Select Harvests
- Formerly: Defender Limited
- Type: public (ASX: SHV)
- Industry: Agribusiness
- Founded: 1978 in Australia
- Headquarters: Melbourne, Australia
- Key people: Mr Travis Dillon, Chairman Kristina Hermanson, MD (CEO) Liam Nolan, CFO
- Products: Almonds, Health food, Inshell almonds, Almond kernels, Value-add almond products
- Production output: ▲24,903 tonnes (2025); 14,500 tonnes (2015);
- Brands: Allinga Farms
- Revenue: (2025)
- Operating income: A$82.4 million (2025)
- Net income: A$31.8 million (2025)
- Total assets: A$552.85 million (2019)
- Total equity: A$416 million (2019)
- Number of employees: 270 permanent, 500 seasonal (2015)
- Website: www.selectharvests.com.au

= Select Harvests =

Select Harvests is Australia's largest almond grower and processor, and is the third largest grower worldwide. It manages almond orchards in Victoria, New South Wales and South Australia. The company, based in Melbourne, employs around 270 permanently, which peaks up to 500 people seasonally (2015).

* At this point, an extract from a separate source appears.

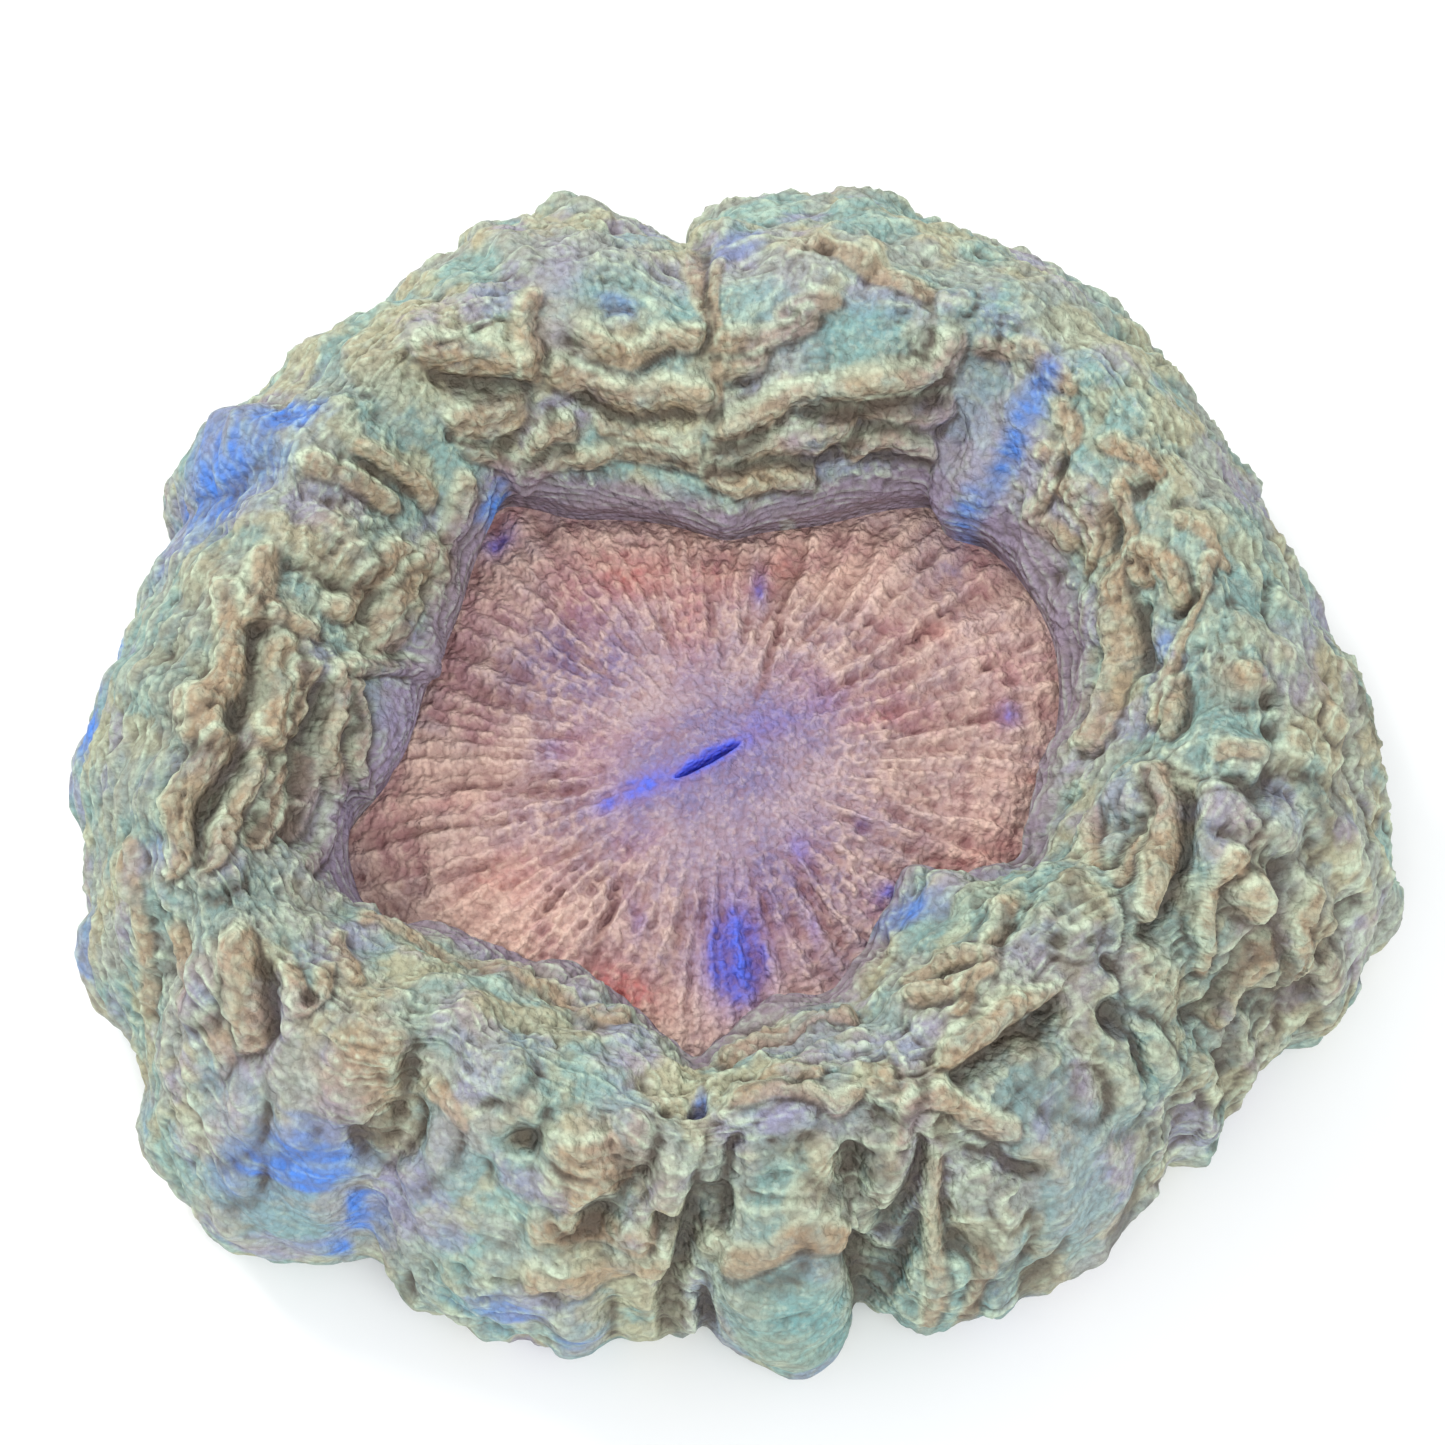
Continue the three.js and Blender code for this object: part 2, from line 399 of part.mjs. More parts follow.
// Disc with its rows of low radial ridges, dished between the mouth and the lip
function discPoint(angle, share) {
  const radius = share * (loop(DISC_EDGE, angle) + loop(TUCK, angle));
  const septum = SEPTUM_RISE * Math.cos(radians(SEPTA * angle)) * clamp((share - 0.2) / 0.3, 0, 1);
  return new THREE.Vector3(
    MOUTH_X + radius * Math.cos(radians(angle)),
    MOUTH_Y + radius * Math.sin(radians(angle)),
    DISC_EDGE_HEIGHT + curve(DISC, 1, share) + (share < 1 ? septum : 0),
  );
}

// Slit mouth: rounded long lips, then the floor of the slit
function slitPoint(angle, size, height) {
  const turn = radians(angle - SLIT_TURN);
  const long = SLIT_LENGTH * size * Math.cos(turn);
  const wide = SLIT_WIDTH * (0.35 + 0.65 * size) * size * Math.sin(turn);
  const c = Math.cos(radians(SLIT_TURN));
  const s = Math.sin(radians(SLIT_TURN));
  return new THREE.Vector3(MOUTH_X + long * c - wide * s, MOUTH_Y + long * s + wide * c, height);
}

// Surface built ring by ring
const vertices = [];
const triangles = [];

function ring(count, pointAt) {
  const start = vertices.length;
  for (let k = 0; k < count; k += 1) vertices.push(pointAt((360 * k) / count));
  return { start, count };
}

// Band between an inner and an outer ring, where the outer has as many points or twice as many
function band(inner, outer) {
  const ratio = outer.count / inner.count;
  for (let k = 0; k < inner.count; k += 1) {
    const a = inner.start + k;
    const b = inner.start + ((k + 1) % inner.count);
    const o = (j) => outer.start + ((ratio * k + j) % outer.count);
    triangles.push([a, o(0), o(1)]);
    if (ratio === 2) {
      triangles.push([a, o(1), b], [b, o(1), o(2)]);
    } else {
      triangles.push([a, o(1), b]);
    }
  }
}

const mouthHeight = DISC_EDGE_HEIGHT + DISC[0][1];
const rings = [
  ring(AROUND / 4, (a) => slitPoint(a, 0.7, mouthHeight - SLIT_DEPTH)),
  ring(AROUND / 4, (a) => slitPoint(a, 0.95, mouthHeight - 0.8)),
  ring(AROUND / 2, (a) => slitPoint(a, 1.25, mouthHeight + 0.5)),
  ring(AROUND / 2, (a) => slitPoint(a, 1.6, mouthHeight + 0.1).lerp(discPoint(a, 0.1), 0.5)),
  ...DISC_RINGS.map((share) => ring(AROUND, (a) => discPoint(a, share))),
  ...MANTLE_RINGS.map((share) => ring(AROUND, (a) => foldedPoint(a, share))),
];

// The widest ring curls in under itself to the cut
const widest = rings[rings.length - 1];
function curledPoint(angle, draw, height) {
  const rim = vertices[widest.start + Math.round((angle * AROUND) / 360)];
  return new THREE.Vector3(
    MOUTH_X + (rim.x - MOUTH_X) * draw,
    MOUTH_Y + (rim.y - MOUTH_Y) * draw,
    height,
  );
}
for (const [draw, height] of CURL) rings.push(ring(AROUND, (a) => curledPoint(a, draw, height)));
rings.push(ring(AROUND, (a) => curledPoint(a, BASE_DRAW_IN, 0)));

for (let i = 0; i + 1 < rings.length; i += 1) band(rings[i], rings[i + 1]);

// Floor of the slit and the flat cut
function cap(edge, height, facingUp) {
  const centre = vertices.push(new THREE.Vector3(MOUTH_X, MOUTH_Y, height)) - 1;
  for (let k = 0; k < edge.count; k += 1) {
    const a = edge.start + k;
    const b = edge.start + ((k + 1) % edge.count);
    triangles.push(facingUp ? [centre, a, b] : [centre, b, a]);
  }
}
cap(rings[0], mouthHeight - SLIT_DEPTH, true);
cap(rings[rings.length - 1], 0, false);

// Centre on the flat underside
const centre = new THREE.Box3().setFromPoints(vertices).getCenter(new THREE.Vector3());
for (const v of vertices) v.set(v.x - centre.x, v.y - centre.y, v.z);

const geometry = new THREE.BufferGeometry().setFromPoints(vertices);
geometry.setIndex(triangles.flat());
geometry.computeVertexNormals();

const flesh = new THREE.MeshStandardMaterial({ color: 0x98a48e, roughness: 0.75, flatShading: true });
const coral = new THREE.Mesh(geometry, flesh);
coral.name = "coral";

const group = new THREE.Group();
group.name = "acanthophyllia_coral";
group.add(coral);

export default group;
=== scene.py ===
"""Large solitary polyp coral: a sunken grainy disc with a slit mouth inside a swollen folded mantle.

Lengths in the tables are millimetres, in a plan seen from above with the mouth at MOUTH. The meshes are
in metres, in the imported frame.
"""

import math

import bpy
import numpy as np
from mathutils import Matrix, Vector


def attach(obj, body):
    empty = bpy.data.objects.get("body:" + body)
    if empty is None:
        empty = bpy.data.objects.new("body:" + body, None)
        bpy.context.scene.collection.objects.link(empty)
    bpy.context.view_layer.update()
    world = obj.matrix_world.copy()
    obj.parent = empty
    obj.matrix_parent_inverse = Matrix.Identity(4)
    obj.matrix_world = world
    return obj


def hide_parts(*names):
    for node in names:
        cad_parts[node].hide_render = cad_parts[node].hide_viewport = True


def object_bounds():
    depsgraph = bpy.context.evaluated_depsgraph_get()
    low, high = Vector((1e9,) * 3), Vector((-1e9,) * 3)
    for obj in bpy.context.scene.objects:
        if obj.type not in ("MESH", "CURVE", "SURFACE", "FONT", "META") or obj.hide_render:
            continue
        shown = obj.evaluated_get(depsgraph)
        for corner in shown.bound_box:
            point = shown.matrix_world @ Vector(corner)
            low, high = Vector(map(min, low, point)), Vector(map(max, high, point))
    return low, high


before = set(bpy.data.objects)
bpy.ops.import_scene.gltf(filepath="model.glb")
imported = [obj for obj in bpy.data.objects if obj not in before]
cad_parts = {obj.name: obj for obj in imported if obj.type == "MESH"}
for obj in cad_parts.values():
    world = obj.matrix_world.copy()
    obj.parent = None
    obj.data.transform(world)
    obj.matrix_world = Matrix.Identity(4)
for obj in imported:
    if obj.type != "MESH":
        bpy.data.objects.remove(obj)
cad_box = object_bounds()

# Where the flat cut's centre lies in the plan of the tables, and the mouth's place there
CUT_CENTRE = (-1.05, 8.488)
MOUTH = (-3.0, 1.0)
MM = 0.001

# Numbers of points round the mouth and rings across each piece, and shares of the way where they part
DISC_AROUND = 660
DISC_RINGS = 136
SLIT_RINGS = 13
SLIT_SHARE = 0.06
MANTLE_AROUND = 960
FOLD_RINGS = 103
FLANK_RINGS = 96
FOLD_SHARE = 0.57
WALL_SHARES = (0.0, 0.3, 0.6, 0.85)

# Main sizes, in millimetres and shares of the way from the lip or the mouth
DISC_EDGE_HEIGHT = 23.0
MANTLE_HEIGHT = 45.5
LIP_BLEND = 0.25
FOLD_STRENGTH = 1.05
FOLD_LEAN = 0.42
LEE_SIDE = (0.6, -0.8)
RIM_SHARE = 0.82
RIM_STRENGTH = 0.3
SLIT_TURN = math.radians(30)
SLIT_CENTRE = (-3.8, 0.3)
SLIT_HALF_LENGTH = 4.7
SLIT_HALF_WIDTH = 0.75
SLIT_DEPTH = 3.2
SLIT_EDGE_SHARE = 0.03
SEPTAL_ROWS = 96
MANTLE_PATH = 75
LAP_RADIUS = 60
LIP_LINES_FADE = (2.2, 4.2)
LIP_TINT_FADE = (3.2, 6)
LIP_LINE_GAP = 1.15
BUBBLE = (5.6, -66)
BUBBLE_FADE = (5, 9)
BUBBLE_RIPPLE = 2.3
CURL_MASK_SHARE = 0.4
MOUTH_SWELL = [[-3.4, 1, 13, 4.5, 28, 1.0]]

# Camera at the photograph's angle, in millimetres like the plan; then lights and floor, in metres
CAMERA_ELEVATION = math.radians(66)
CAMERA_DISTANCE = 415
CAMERA_TARGET = (-2, 8, 20)
CAMERA_LENS = 85
CAMERA_SENSOR = 36
LIGHT_AIM = (0, 0, 0.02)
FLOOR_REACH = 3.0
FLOOR_DROP = 0.0002

# Widest outline, degrees from +X and radius from the mouth
OUTLINE = [
    [0, 82], [5, 82.5], [10, 81], [15, 79.8], [25, 79.2], [35, 79.4], [40, 81.2],
    [45, 83], [50, 84.2], [60, 84], [65, 84.8], [70, 84.4], [75, 87], [80, 86],
    [85, 84.6], [90, 82.3], [93, 77.3], [96, 79], [100, 83.2], [103, 86], [105, 85.2],
    [110, 83.8], [112, 85], [115, 82.2], [120, 81.2], [125, 77.4], [130, 79.2], [135, 80.2],
    [140, 80], [145, 81.8], [150, 81], [153.6, 76], [156, 77.2], [160, 77.4],
    [165, 77], [170, 77.2], [174, 78.6], [180, 79], [190, 77], [195, 78.7], [200, 78.4],
    [205, 75.3], [210, 77.6], [215, 79.7], [220, 79.4], [225, 78.8], [230, 75.7], [235, 69],
    [240, 72], [245, 71.4], [250, 70.4], [255, 69], [260, 67.4], [265, 67.2], [270, 66.6],
    [275, 69], [280, 69], [285, 64.8], [290, 68], [295, 70.6], [300, 71.6], [305, 71.5],
    [315, 71.5], [320, 71.8], [323, 74.3], [327, 73], [330, 73], [335, 75.5], [340, 80],
    [345, 81.5], [350, 84.6], [355, 83.2],
]

# Edge of the disc under the lip, degrees and radius
DISC_EDGE = [
    [0, 40], [10, 42], [20, 43.5], [30, 44], [40, 43.5], [47, 41], [52, 42.5], [55, 41],
    [67, 33.5], [80, 29.5], [88, 28], [102, 31], [110, 33], [118, 35.5], [126, 41],
    [130, 41], [139, 38], [152, 35], [168, 35], [183, 37], [193, 43.5], [200, 45],
    [208, 44.5], [220, 37], [237, 33], [255, 33], [262, 36], [268, 38], [276, 33.5],
    [295, 33.5], [303, 31], [323, 27.5], [330, 32], [339, 38], [351, 38],
]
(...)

The business is divided into two divisions: an almond business which owns and manages orchards, including the harvest and initial processing of the crop, and a food business, which processes and markets a range of inshell almonds, almond kernels and value-add almond products. Select Harvests markets almonds and almond products globally through the brand Allinga Farms.

In 2021, Select Harvests sold the Lucky and Sunsol brands to Prolife Foods of New Zealand, however, the company has retained the Allinga Farms and Renshaw brands.

== History ==

Select Harvests was founded in 1978, its listed predecessors have existed since 1983. The company was formerly known as Defender Limited and Defender Australia Limited.

Early Australian almond plantations were first made on the Adelaide Plains in the 19th century. This area was well suited to almond production by virtue of its climate, rainfall, and fertile soils. From here almond plantations spread to southern Adelaide (notably Willunga, South Australia). These areas, however, have been mostly built over following urban expansion.

In the 1960s and 1970s the majority of the industry moved from the Willunga area further east, to along the Murray River with the major growing regions being the Riverland, Sunraysia and Riverina districts. These areas were favourable due to cheaper land, water availability for irrigation, and better suited climate for almond growing. This is where Select Harvests primarily now operates its orchards.

Total Australian almond acreage increased five-fold over the eight years between 1999 and 2007, from approximately 9,000 planted acres in 1999 to 62,000 acres in 2007; of which Select Harvests owns approximately 9,000 acres and leases an additional 4,500 acres.

In 2025, Select Harvests total planted area stood at 22,403 acres across three growing regions.

== Orchards ==

The company orchards are based in Robinvale (Northern Victoria), the Riverina, Hillston, and near Griffith in New South Wales, Paringa, South Australia and Loxton, South Australia. In 2014 the company purchased the Amaroo property in Renmark South Australia, which at the time was the largest independent almond orchard in Australia.

In 2008, Select Harvests secured 4,300 acres on the Dandaragan Plateau in Western Australia. In early 2013, Select Harvests decided to exit the Dandaragan Almond project, placing its immature orchards, water rights and associated irrigation infrastructure on market for sale. In December 2015, Select Harvests announced that it would sell its WA orchards and land to an unnamed private Australian business for A$9.5 million after almost A$60 million of write-downs.

Select Harvests is one of Australia's largest almond exporters and has continued to expand in the fast-growing markets of India and China, as well as established routes to markets in Asia, Europe and the Middle East.

== Processing ==
Select Harvests has a state-of-the-art almond processing facility in Wemen Victoria, Australia. Located on the Murray River 400kms northwest of Melbourne.

Carina West

The Carina West processing facility occupies 100 acres and has a hulling and shelling capacity of 50,000mt (12 months). The Carina West plant was commissioned in 2008 at a cost of A$40 million, it also has significant storage, sorting, packing, warehousing and fumigation facilities. Select Harvests produces almond products according to Australian Quarantine and Inspection Service, hazard analysis and critical control points, Global Food Safety Initiative (SQF2000), halal and kosher certifications.

In 2015, Select Harvests was awarded a A$1.5 million grant towards the construction of a biomass electricity co-generation plant and almond production line at its processing plant in Carina West.

The project consists of a biomass boiler and steam turbine plant, fuelled by almond and orchard waste products, and converted to heat and power, with excess fed into the electricity grid. Initial estimates indicated that it would consume 30,000 metric tonnes of almond and orchard waste and reduce annual carbon dioxide emissions for the company by more than 23,500 tonnes.

The company sustainability report of 2023 stated that 27,685 tonnes of biomass were fed into the co-generation plant, generating 17.8 GWh of renewable electricity, some of which was then fed back onto the electricity grid.